Mineralogists working as engineers who offer their services directly to the public must be licensed as professional engineers (PEs). Licensure generally requires:

  • A degree from an ABET-accredited engineering program
  • A passing score on the Fundamentals of Engineering (FE) exam
  • Relevant work experience, typically at least 4 years
  • A passing score on the Professional Engineering (PE) exam

College graduates may take the Fundamentals of Engineering (FE) exam immediately. Engineers who pass this exam are called engineers in training (EITs) or engineer interns (EIs).
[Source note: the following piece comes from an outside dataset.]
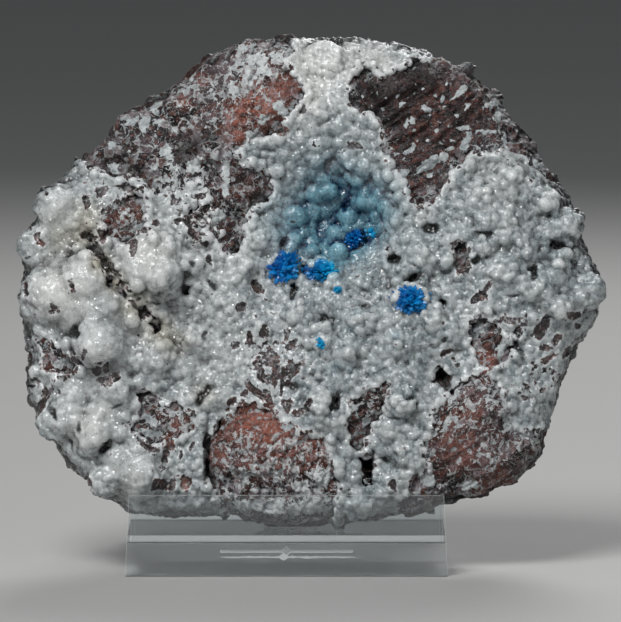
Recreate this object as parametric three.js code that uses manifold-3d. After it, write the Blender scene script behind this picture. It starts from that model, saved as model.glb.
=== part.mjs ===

After gaining four years of work experience, EITs and EIs can go on to take the Principles and Practice of Engineering exam to qualify for licensure.

Several states require engineers to participate in professional development activities in order to keep their licenses. Most states recognize licensure from other states, as long as that state's requirements meet or exceed their own licensure requirements.

What Kind of Societies and Professional Organizations Do Mineralogists Have?

  • The Mineralogical Society of America (MSA) offers workshops and short courses, issues awards and grants, organizes interest groups, publishes industry magazines, journals, and books, and holds joint annual meetings with related professional organizations.
  • The Minerals, Metals, and Materials Society (TMS) is a broadly-based, worldwide organization encompassing the entire range of materials and engineering, from minerals processing and metal production to basic research and the advanced applications of materials. It helps educate the next generation of minerals and materials professionals through professional development and program accreditation. It promotes technology transfer and the exchange of information and hosts a career center.
  • At over 100 years old, the Geological Society of America (GSA) is the foremost professional association for geologists of all stripes. It has 18 divisions, including one for Environmental and Engineering Geology. It also organizes networking opportunities through geoscience travel and tours.